I grew up right outside of Chicago and went to college in Madison, Wisconsin. I love it there, and my wife and I are thinking we want to have a baby next year. So for me, I've been in New York 9 years this year, 10 years next year, and I don't know—what I've learned and accomplished here are amazing. I'm a process-oriented person, and I think that running a place like this is perfect for me. This city is obsessed with people like Danny Meyer, David Chang, Keith McNally, and Gabriel Stulman, who open a new place every year. And that's not what I do At a certain point New York and I might break up.

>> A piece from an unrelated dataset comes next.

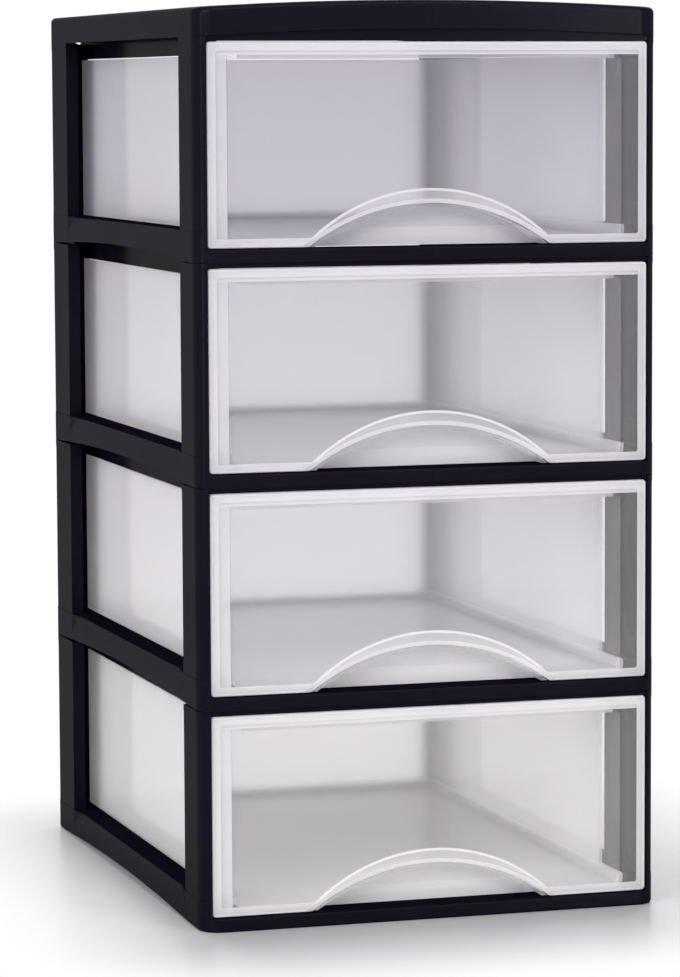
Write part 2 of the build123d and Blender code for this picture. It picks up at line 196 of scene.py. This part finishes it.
CLEAR_IOR = 1.5
CLEAR_ROUGHNESS = (0.07, 0.13)
GLOW_SHARE = 0.45                       # of the milk's light, the part that comes from behind

# Colours by height over the tower, of what is seen through the plastic and of its milk: painted
# shade, darker and bluer towards the top under the black cover, lighter near the floor
SHADE_TINTS_BY_HEIGHT = (
    (0.10, (0.985, 0.982, 0.985)),
    (0.60, (0.955, 0.950, 0.960)),
    (0.95, (0.900, 0.893, 0.918)),
)
MILK_SHADE_TINTS_BY_HEIGHT = (
    (0.10, (0.985, 0.980, 0.985)),
    (0.30, (0.950, 0.944, 0.954)),
    (0.60, (0.905, 0.896, 0.915)),
    (0.95, (0.870, 0.858, 0.898)),
)


def edge_highlight_mask(tree, place, level):
    """The outermost edge of a drawer's front, where a highlight is painted."""
    side = maths(tree, "ABSOLUTE", (place, "X"))
    sides = maths(tree, "GREATER_THAN", side, EDGE_X)
    top = maths(tree, "GREATER_THAN", level, EDGE_TOP_Z)
    bottom = maths(tree, "LESS_THAN", level, EDGE_BOTTOM_Z)
    return maths(tree, "MAXIMUM", sides, maths(tree, "MAXIMUM", top, bottom))


def lip_masks(tree, place, level):
    """The lip over the finger pull, and its painted highlights: a line on its upper edge, and its
    bevel.
    """
    across = maths(tree, "MULTIPLY", (place, "X"), (place, "X"))

    def radius_from(centre_z):
        rise = maths(tree, "SUBTRACT", level, centre_z)
        square = maths(tree, "ADD", across, maths(tree, "MULTIPLY", rise, rise))
        return maths(tree, "SQRT", square)

    bevel = maths(tree, "LESS_THAN", radius_from(PULL_CENTRE_Z), PULL_RADIUS + BEVEL_WIDTH)
    from_lip = radius_from(LIP_CENTRE_Z)
    inside = maths(tree, "LESS_THAN", from_lip, LIP_RADIUS)
    off_line = maths(tree, "ABSOLUTE", maths(tree, "SUBTRACT", from_lip, LIP_RADIUS - HIGHLIGHT_LINE))
    lip_edge_highlight = maths(tree, "LESS_THAN", off_line, HIGHLIGHT_LINE)
    return inside, maths(tree, "MAXIMUM", bevel, lip_edge_highlight)


def front_haze(tree, place, level):
    """What a drawer's front hides, beyond PLATE_HAZE, with painted highlights on its outermost edge
    and lip.
    """
    raised = maths(tree, "LESS_THAN", (place, "Y"), RAISED_FACE_Y)
    before = maths(tree, "SUBTRACT", 1.0, maths(tree, "GREATER_THAN", (place, "Y"), PLATE_BACK_Y))
    inside_lip, lines = lip_masks(tree, place, level)
    lip = maths(tree, "MULTIPLY", raised, inside_lip)
    border_part = maths(tree, "MULTIPLY", raised, BORDER_HAZE - PLATE_HAZE)
    lip_part = maths(tree, "MULTIPLY", lip, LIP_HAZE - BORDER_HAZE)
    raised_part = maths(tree, "ADD", border_part, lip_part)
    band = maths(tree, "MULTIPLY", before, maths(tree, "GREATER_THAN", level, TOP_BAND_Z))
    band_part = maths(tree, "MULTIPLY", band, TOP_BAND_HAZE - PLATE_HAZE)
    # painted light: beyond the left wall only, the plate is milkier and so lighter
    left_light = maths(tree, "MULTIPLY", before, maths(tree, "LESS_THAN", (place, "X"), LEFT_STRIP_X))
    left_light_part = maths(tree, "MULTIPLY", left_light, LEFT_STRIP_PAINTED_LIGHT_HAZE - PLATE_HAZE)
    flat_part = maths(tree, "MAXIMUM", raised_part, maths(tree, "MAXIMUM", band_part, left_light_part))
    # painted highlights on the front's outermost edge and on the lip
    edge = maths(tree, "MULTIPLY", raised, edge_highlight_mask(tree, place, level))
    edge_highlight_part = maths(tree, "MULTIPLY", edge, EDGE_HIGHLIGHT_HAZE - BORDER_HAZE)
    lip_highlight = maths(tree, "MULTIPLY", raised, lines)
    lip_highlight_part = maths(tree, "MULTIPLY", lip_highlight, LIP_HIGHLIGHT_HAZE - LIP_HAZE)
    return maths(tree, "ADD", flat_part, maths(tree, "MAXIMUM", edge_highlight_part, lip_highlight_part))


def box_haze(tree, place, level):
    """What a drawer's floor and walls hide, beyond PLATE_HAZE."""
    behind = maths(tree, "GREATER_THAN", (place, "Y"), PLATE_BACK_Y)
    low_part = maths(tree, "LESS_THAN", level, FOOT_Z)
    high_part = maths(tree, "SUBTRACT", 1.0, low_part)
    foot = maths(tree, "MULTIPLY", behind, low_part)
    near_front = maths(tree, "MULTIPLY", behind, maths(tree, "LESS_THAN", (place, "Y"), WALL_FRONT_Y))
    in_wall = maths(tree, "GREATER_THAN", maths(tree, "ABSOLUTE", (place, "X")), WALL_X)
    wall_front = maths(tree, "MULTIPLY", near_front, maths(tree, "MULTIPLY", high_part, in_wall))
    frosted = maths(tree, "MULTIPLY", behind, WALL_HAZE - PLATE_HAZE)
    foot_part = maths(tree, "MULTIPLY", foot, FOOT_HAZE - WALL_HAZE)
    clear_part = maths(tree, "MULTIPLY", wall_front, WALL_FRONT_HAZE - WALL_HAZE)
    return maths(tree, "ADD", frosted, maths(tree, "ADD", foot_part, clear_part))


def clear_plastic():
    made, tree, out = material("clear_plastic")
    coords = node(tree, "ShaderNodeTexCoord")
    place = node(tree, "ShaderNodeSeparateXYZ")
    join(tree, coords, "Object", place, "Vector")

    cloud = node(tree, "ShaderNodeTexNoise", {"Scale": 9.0, "Detail": 3.0, "Roughness": 0.5})
    haze = noise_map(tree, -CLOUDING, CLOUDING)
    gloss = noise_map(tree, *CLEAR_ROUGHNESS)
    wave = node(tree, "ShaderNodeBump", {"Strength": 0.02, "Distance": 0.002})
    join(tree, coords, "Object", cloud, "Vector")
    join(tree, cloud, "Fac", haze, "Value")
    join(tree, cloud, "Fac", gloss, "Value")
    join(tree, cloud, "Fac", wave, "Height")

    level = maths(tree, "MODULO", (place, "Z"), TIER_PITCH)
    front_part = front_haze(tree, place, level)
    box_part = box_haze(tree, place, level)
    plain = maths(tree, "ADD", (haze, "Result"), PLATE_HAZE)
    opacity = maths(tree, "ADD", plain, maths(tree, "ADD", front_part, box_part))

    # painted shade: by height, the plastic and its milk grow darker and bluer towards the cover
    height = maths(tree, "DIVIDE", (place, "Z"), TOWER_HEIGHT)
    tint = ramp(tree, SHADE_TINTS_BY_HEIGHT)
    milk_shade_by_height = ramp(tree, MILK_SHADE_TINTS_BY_HEIGHT)
    feed(tree, height, tint, "Fac")
    feed(tree, height, milk_shade_by_height, "Fac")

    through = node(tree, "ShaderNodeBsdfTransparent")
    milk = node(tree, "ShaderNodeBsdfPrincipled", {"IOR": CLEAR_IOR})
    glow = node(tree, "ShaderNodeBsdfTranslucent")
    body = node(tree, "ShaderNodeMixShader", {"Fac": GLOW_SHARE})
    whole = node(tree, "ShaderNodeMixShader")
    join(tree, tint, "Color", through, "Color")
    join(tree, milk_shade_by_height, "Color", milk, "Base Color")
    join(tree, milk_shade_by_height, "Color", glow, "Color")
    join(tree, gloss, "Result", milk, "Roughness")
    join(tree, wave, "Normal", milk, "Normal")
    join(tree, milk, "BSDF", body, 1)
    join(tree, glow, "BSDF", body, 2)
    feed(tree, opacity, whole, "Fac")
    join(tree, through, "BSDF", whole, 1)
    join(tree, body, "Shader", whole, 2)
    join(tree, whole, "Shader", out, "Surface")
    return made


black = black_plastic()
clear = clear_plastic()
for name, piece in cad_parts.items():
    chosen = clear if name.startswith("drawer_") else black
    if not piece.material_slots:
        piece.data.materials.append(chosen)
    for slot in piece.material_slots:
        slot.material = chosen


# ---- Floor, sky and lamps ----

FLOOR_SIZE = 14.0
FLOOR_SEEN = (0.51, 0.51, 0.515, 1)
FLOOR_BOUNCE = (0.80, 0.80, 0.80, 1)
SHADOW_SHIFT = (0.03, -0.02)            # the shadow is wider at the right and in front
SHADOW_REACH = 0.14                     # the floor is plain white from here on, off the tower
WHITE = (1, 1, 1, 1)
ROOM_COLOUR = (0.80, 0.80, 1.0, 1)
ROOM_STRENGTH = 0.10


def background_rays(tree, seen):
    """1 for rays that see the white background: from the camera, mirrored or let through."""
    straight = maths(tree, "MAXIMUM", (seen, "Is Camera Ray"), (seen, "Is Transmission Ray"))
    return maths(tree, "MAXIMUM", straight, (seen, "Is Glossy Ray"))


def floor_material():
    """A white floor that keeps a soft shadow near the tower."""
    made, tree, out = material("floor")
    coords = node(tree, "ShaderNodeTexCoord")
    place = node(tree, "ShaderNodeSeparateXYZ")
    join(tree, coords, "Object", place, "Vector")
    squares = []
    for axis, shift, half in zip("XY", SHADOW_SHIFT, cad_high):
        off_middle = maths(tree, "ABSOLUTE", maths(tree, "SUBTRACT", (place, axis), shift))
        outside = maths(tree, "MAXIMUM", maths(tree, "SUBTRACT", off_middle, half), 0.0)
        squares.append(maths(tree, "MULTIPLY", outside, outside))
    distance = maths(tree, "SQRT", maths(tree, "ADD", squares[0], squares[1]))
    far = node(tree, "ShaderNodeMapRange", {
        "From Min": 0.0, "From Max": SHADOW_REACH, "To Min": 0.0, "To Max": 1.0,
    }, interpolation_type="SMOOTHSTEP")
    seen = node(tree, "ShaderNodeLightPath")
    direct = background_rays(tree, seen)
    share = maths(tree, "MULTIPLY", direct, (far, "Result"))
    shade = node(tree, "ShaderNodeBsdfPrincipled", {"Roughness": 0.3, "Specular IOR Level": 0.3})
    colour = node(tree, "ShaderNodeMix", data_type="RGBA")
    colour.inputs["A"].default_value = FLOOR_BOUNCE
    colour.inputs["B"].default_value = FLOOR_SEEN
    plain = node(tree, "ShaderNodeEmission", {"Color": WHITE, "Strength": 1.0})
    whole = node(tree, "ShaderNodeMixShader")
    feed(tree, distance, far, "Value")
    feed(tree, direct, colour, "Factor")
    join(tree, colour, "Result", shade, "Base Color")
    feed(tree, share, whole, "Fac")
    join(tree, shade, "BSDF", whole, 1)
    join(tree, plain, "Emission", whole, 2)
    join(tree, whole, "Shader", out, "Surface")
    return made


bpy.ops.mesh.primitive_plane_add(size=FLOOR_SIZE, location=(0, 0, 0))
floor = bpy.context.object
floor.name = "floor"
floor.data.materials.append(floor_material())

world = bpy.data.worlds.new("studio")
bpy.context.scene.world = world
world.use_nodes = True
sky = world.node_tree
sky.nodes.clear()
sky_out = node(sky, "ShaderNodeOutputWorld")
sky_seen = node(sky, "ShaderNodeLightPath")
sky_direct = background_rays(sky, sky_seen)
dim = node(sky, "ShaderNodeBackground", {"Color": ROOM_COLOUR, "Strength": ROOM_STRENGTH})
white = node(sky, "ShaderNodeBackground", {"Color": WHITE, "Strength": 1.0})
pick = node(sky, "ShaderNodeMixShader")
feed(sky, sky_direct, pick, 0)
join(sky, dim, "Background", pick, 1)
join(sky, white, "Background", pick, 2)
join(sky, pick, "Shader", sky_out, "Surface")


LAMP_TARGET = (0, 0, 0.25)


def lamp(name, place, width, height, brightness):
    """A soft rectangular lamp that looks at the tower; brightness 1 is a white wall's."""
    data = bpy.data.lights.new(name, "AREA")
    data.shape = "RECTANGLE"
    data.size = width
    data.size_y = height
    data.energy = brightness * math.pi * width * height
    made = bpy.data.objects.new(name, data)
    bpy.context.scene.collection.objects.link(made)
    made.location = place
    way = Vector(LAMP_TARGET) - Vector(place)
    made.rotation_euler = way.to_track_quat("-Z", "Y").to_euler()


lamp("overhead", (0.0, 0.0, 2.3), 2.2, 2.2, 0.7)
lamp("front_top", (0.2, -1.8, 2.0), 2.0, 1.4, 3.2)
lamp("front_left", (-2.2, -1.9, 1.5), 1.8, 1.8, 6.9)
lamp("front_right", (1.30, -2.46, 0.86), 0.7, 0.7, 10.0)
lamp("left_strip", (-2.2, -0.75, 0.55), 0.25, 1.0, 4.0)
lamp("behind", (0.5, 1.7, 1.9), 2.4, 1.2, 6.8)


# ---- Camera, solved from the seams and corners in the photograph ----

EYE = (-0.6816, -2.2235, 0.4476)
YAW = 0.29767
PITCH = 0.09793
ROLL = -0.0046256
FOCAL = 4038.7                          # in pixels of a frame this high
FRAME_HEIGHT = 977
SENSOR = 36.0
FARTHEST = 50

forward = Vector((
    math.sin(YAW) * math.cos(PITCH),
    math.cos(YAW) * math.cos(PITCH),
    -math.sin(PITCH),
))
level_right = Vector((math.cos(YAW), -math.sin(YAW), 0))
above = level_right.cross(forward)
right = level_right * math.cos(ROLL) + above * math.sin(ROLL)
up = above * math.cos(ROLL) - level_right * math.sin(ROLL)
camera_data = bpy.data.cameras.new("camera")
camera_data.sensor_width = SENSOR
camera_data.sensor_height = SENSOR
camera_data.sensor_fit = "AUTO"
camera_data.lens = FOCAL * SENSOR / FRAME_HEIGHT
camera_data.clip_end = FARTHEST
camera = bpy.data.objects.new("camera", camera_data)
bpy.context.scene.collection.objects.link(camera)
turn = Matrix((right, up, -forward)).transposed()
camera.matrix_world = Matrix.Translation(EYE) @ turn.to_4x4()
bpy.context.scene.camera = camera

bpy.context.scene.view_settings.view_transform = "Standard"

It's exponentially more difficult each time you open another one and spread your team even more thin. It does show. The chefs and owners I just mentioned deserve all the credit in the world for spreading their wings and growing their platforms. Restaurant operation is a brutally 24-hour-a-day thing. If you can find someone to do it the way you wanna do it then great, then you can open another one, but I haven’t met a lot of people like me in this world. I have yet to clone myself effectively.
What do you think will happen here if you go? Will you leave it in good hands? (Laughs) Oh totally. All of this completely is speculative. A lot of this has to do with raising kids, it has a lot more to do with $15,000 a year for pre-K than, "oh New York doesn't like my bar." I live a great life doing what I do now, but to have kids or even a kid here at that cost, it's just expensive.